*Set problem*:
Your task is to return, exactly, the run of lines starting at the line holding "Reconstruct the object" and ending at the line holding "lower cut face.", both ends included and no other lines.
-- START OF Extracted material --
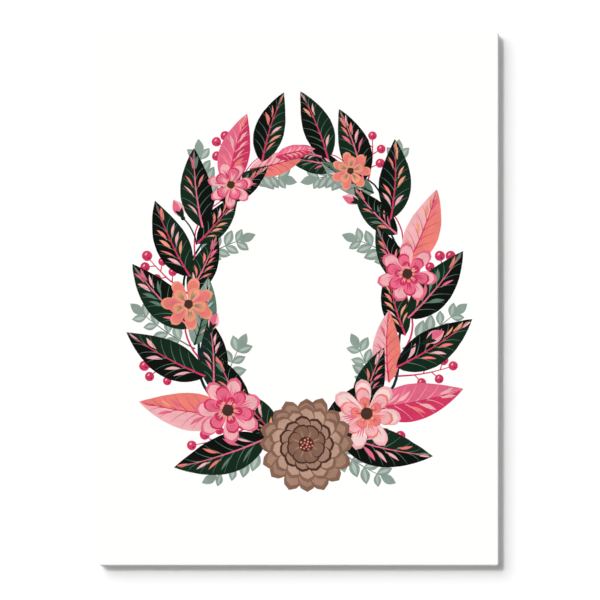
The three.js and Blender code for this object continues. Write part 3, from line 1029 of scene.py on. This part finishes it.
def weave(tree, place):
    """The height of a plain weave, from 0 to 1, over a place in metres, with 4 mm slubs."""
    waves = {"Vector": place, "Scale": WAVE_PERIOD * scale_for(THREAD)}
    first = add_node(tree, "TexWave", waves, bands_direction="X").outputs["Fac"]
    second = add_node(tree, "TexWave", waves, bands_direction="Y").outputs["Fac"]
    squares = add_node(tree, "TexChecker", {"Vector": place, "Scale": scale_for(THREAD)})
    slubs = add_node(tree, "TexNoise", {"Vector": place, "Scale": scale_for(3.85), "Detail": 2.0})
    share = squares.outputs["Fac"]
    over = add_node(tree, "Mix", {0: share, 2: first, 3: second}, data_type="FLOAT")
    under = add_node(tree, "Mix", {0: share, 2: second, 3: first}, data_type="FLOAT")
    dip = add_node(tree, "Math", {0: under, 1: 0.5, 2: 0.5}, operation="MULTIPLY_ADD")
    threads = add_node(tree, "Math", {0: over, 1: dip}, operation="MULTIPLY")
    return add_node(tree, "Mix", {0: 0.35, 2: threads, 3: slubs}, data_type="FLOAT")


# %% Printed cotton
# Pigment ink on matt primer hardly shines. Brush marks of 18 mm cloud the ink, and it is worn a
# little on the top of each thread.
printed_cotton, tree, shader = new_finish("primed_cotton_canvas_with_pigment_print")
place = add_node(tree, "UVMap", {}, uv_map="threads").outputs[0]
height = weave(tree, place)
ink = add_node(tree, "Attribute", {}, attribute_name="ink").outputs
marks = {"Vector": place, "Scale": scale_for(18.2), "Detail": 4.0, "Roughness": 0.6}
brush = add_node(tree, "TexNoise", marks)
brush_tone = add_node(tree, "MapRange", {"Value": brush, 1: 0.3, 2: 0.7, 3: 0.9, 4: 1.12})
worn_tone = add_node(tree, "MapRange", {"Value": height, 1: 0.1, 2: 0.9, 3: 0.9, 4: 1.08})
ink_tone = add_node(tree, "Math", {0: brush_tone, 1: worn_tone}, operation="MULTIPLY")
brushed = add_node(tree, "VectorMath", {0: ink["Color"], "Scale": ink_tone.outputs[0]}, operation="SCALE")
inked = add_node(tree, "Mix", {0: ink["Alpha"], 6: ink["Color"], 7: brushed}, data_type="RGBA").outputs[2]
# Painted shade and highlight: every colour, inked or bare ground, is darkened in the dips of the weave and
# lightened on the tops of the threads.
weave_painted_shade = add_node(tree, "MapRange", {"Value": height, 1: 0.1, 2: 0.8, 3: 0.955, 4: 1.025})
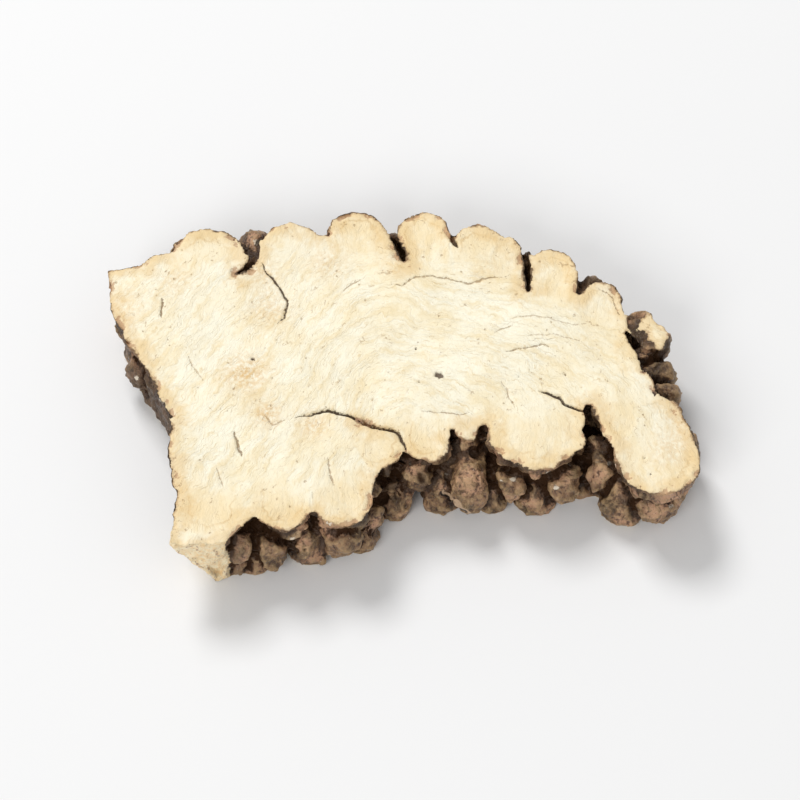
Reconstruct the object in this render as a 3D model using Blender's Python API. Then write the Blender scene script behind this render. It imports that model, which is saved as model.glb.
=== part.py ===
"""A thick slice of a dried, knobbly rhizome, lying on its lower cut face.

The rhizome is a woody core with rounded nodules grown out of it, and the slice is what two
knife cuts left of it. X runs along the slice, Y from its front to its back, and Z up.
The origin is under the middle of the slice, on the surface that it rests on.
Lengths are written in millimetres and turned into metres by MM.
"""

import math

import bmesh
import bpy
from mathutils import Matrix, Vector

MM = 0.001

# Driving dimensions.
THICKNESS = 7.8
OVERCUT = 1.5
CENTRE_X = -0.22
CENTRE_Y = 1.09

# The core's outline at the upper cut, and how far the wall has moved in X and Y at the lower cut.
# It runs clockwise, seen from above, from the torn left corner.
CORE_OUTLINE = [
    (-28.5, 13.0, 1.9, -1.4),
    (-24.4, 13.6, 0.6, -0.9),
    (-21.6, 14.2, 0.0, -1.0),
    (-16.9, 13.0, 0.0, 0.2),
    (-13.8, 13.1, 0.0, 0.0),
    (-10.3, 13.5, 0.2, 0.4),
    (-7.0, 14.0, 0.0, -0.4),
    (-1.5, 16.6, 0.0, -1.6),
    (0.4, 16.2, 0.0, -1.8),
    (5.3, 14.0, 0.0, 0.2),
    (9.5, 13.0, 0.0, -0.6),
    (11.9, 9.9, 0.4, 1.2),
    (16.3, 8.9, 0.0, 0.4),
    (20.0, 7.4, 0.2, -0.5),
    (21.3, 4.8, 0.8, 0.0),
    (22.7, 1.3, 0.6, 0.0),
    (22.9, -1.8, 0.9, 0.4),
    (20.7, -4.3, 0.4, -1.0),
    (17.4, -1.5, 0.0, -2.8),
    (15.6, -4.3, 0.0, -1.2),
    (9.5, -4.3, 0.0, -1.6),
    (7.3, -3.8, 0.0, -2.2),
    (4.8, -3.8, 0.2, -2.4),
    (1.3, -5.1, 0.0, -1.4),
    (-1.5, -7.4, 0.4, -0.8),
    (-2.6, -10.9, 0.6, 0.0),
    (-4.8, -13.5, 0.2, 0.8),
    (-8.1, -13.0, 0.0, 0.4),
    (-13.2, -13.5, 0.0, 0.0),
    (-16.0, -17.1, 0.2, 0.7),
    (-21.3, -17.3, 4.1, -0.1),
    (-21.1, -11.9, 3.9, 0.0),
    (-22.0, -7.4, 3.2, 0.0),
    (-21.8, -3.8, 1.6, -0.6),
    (-24.6, 2.3, 0.2, -0.4),
    (-26.6, 5.6, 0.4, -0.2),
    (-27.9, 8.1, 0.8, -0.4),
]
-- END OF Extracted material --
*Task answer*:
Reconstruct the object in this render as a 3D model using Blender's Python API. Then write the Blender scene script behind this render. It imports that model, which is saved as model.glb.
=== part.py ===
"""A thick slice of a dried, knobbly rhizome, lying on its lower cut face.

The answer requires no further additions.